A characteristic specimen of this class of reactionary people is Regent Murray who, in answer to Knox's expostulation, that the properties in the possession of the barons of the time were church property and therefore to be turned to charitable uses, answered, ‘It is a devout imagination.’ Even such a moderate and reasonable demand fell flat upon the Regent, and his answer has been immortalised in the various turns of expression, all synonymous and mere paraphrases of this historic ejaculation, which the mediocrities fling at each phase of new thought and new morality.
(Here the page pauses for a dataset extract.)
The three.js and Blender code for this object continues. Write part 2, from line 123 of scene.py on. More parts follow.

But great souls, undeterred by gibes and sneers, and regardless of personal safety, happiness and advancement, have always set the wheel of progress moving on to the point of suffering self-extinction from the crushing pressure of the wheel itself. In spite of these Regent Murrays and their stout oppositions, the world has domesticated the ferocious lions and tigers of revolutionary thought into the harmless and often helpful home associates of man. The Regent Murrays who plumed and strutted and lived their glorious little lives, have vanished into the limbo of oblivion, their sins of omission and commission forgotten and forgiven by an un vindictive and sympathetic posterity.
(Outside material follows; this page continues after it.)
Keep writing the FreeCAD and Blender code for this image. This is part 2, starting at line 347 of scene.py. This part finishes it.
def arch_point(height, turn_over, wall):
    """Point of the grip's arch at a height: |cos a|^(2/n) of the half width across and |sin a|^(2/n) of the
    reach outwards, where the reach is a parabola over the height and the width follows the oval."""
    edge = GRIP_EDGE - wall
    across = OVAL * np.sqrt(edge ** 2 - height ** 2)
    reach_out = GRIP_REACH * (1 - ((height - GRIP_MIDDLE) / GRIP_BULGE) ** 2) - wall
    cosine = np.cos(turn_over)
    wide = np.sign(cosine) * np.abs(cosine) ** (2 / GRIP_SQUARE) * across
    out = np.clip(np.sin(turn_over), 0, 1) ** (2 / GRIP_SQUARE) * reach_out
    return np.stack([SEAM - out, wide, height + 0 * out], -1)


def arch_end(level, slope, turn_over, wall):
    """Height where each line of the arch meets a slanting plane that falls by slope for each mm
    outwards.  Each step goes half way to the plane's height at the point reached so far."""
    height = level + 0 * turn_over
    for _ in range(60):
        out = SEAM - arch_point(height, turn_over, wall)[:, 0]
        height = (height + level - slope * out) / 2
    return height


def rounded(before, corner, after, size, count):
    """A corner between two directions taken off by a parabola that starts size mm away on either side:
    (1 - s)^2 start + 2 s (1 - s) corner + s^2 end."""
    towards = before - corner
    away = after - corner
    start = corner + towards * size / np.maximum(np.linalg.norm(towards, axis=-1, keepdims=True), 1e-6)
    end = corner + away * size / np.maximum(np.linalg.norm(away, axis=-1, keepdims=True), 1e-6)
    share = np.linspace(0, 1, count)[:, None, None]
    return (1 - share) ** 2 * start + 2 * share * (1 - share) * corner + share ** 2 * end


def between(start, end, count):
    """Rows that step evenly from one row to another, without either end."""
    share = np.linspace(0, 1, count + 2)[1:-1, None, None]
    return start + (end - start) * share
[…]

Then it is contended by these men of the world that the movements inaugurated by idealists have been dismal failures, as they involved untold sufferings, (for which none more than these very men were responsible) and as there was no visible and immediate material outcome. Both of these are fallacious tests. If suffering there was, it was self-imposed, voluntary, and heartily conscious, so far as the sufferers were concerned, and the inflictors of pain were mere instruments-Providence-designed. And as Mazzini says, "Two-thirds at least of popular revolutions only benefit the succeeding generations. The generation that made them is nearly always condemned to mark with its own dead the road of progress for its successor. Itself can never enjoy the result of its travail." This is the philosophy of suffering. As for visible results, it is purely a commercial test and is out or place in measuring the inner growth of man's soul. Take for instance the career of Jesus. What did the Pharisees and the Roman officials think of him? As a great failure, assuredly. His crucifixion was thought to end him and his movement. But it ended the Pharisees and their religion, and the Romans and their Empire, and the roots of the new religion were firmly planted. It was the Nazarene's blood that put inextinguishable life in the seed of the great Tree, under the shadow of whose branches the souls of millions of men all the world over are resting. Then again, take the case of Mahomed. His doctrines are said to have attracted only about thirteen followers in three years. That is a poor, hopelessly poor, visible result. His own uncle Abu Thalib did not believe in his nephew's great prophetic work, and like the mediocrity that he was, he pitied the young man for running the risk of his own life for a petty doctrine. His persecution, his fleeing for his life, and the persecution of his own followers, the tremendous influence his doctrine is now wielding, and the, millions of votaries which It is now having, are commonplace facts of History. So of Buddha and his religion of Love.

The truth and strength of a movement, and the potentialities of its ultimate success are more important reckoning than the ups and downs, the struggles and the failings of its author. ‘Is not a man's walking, in truth,’ says Carlyle, ‘a succession of falls?’ Viewed in this light, every great movement is a success and a positive contribution to human history.

 

(1) It will be remembered how poet Tagore was called by the Japanese Press as the prophet of a degraded nation, when he insisted on a humanising philosophy and did not pamper the military instinct.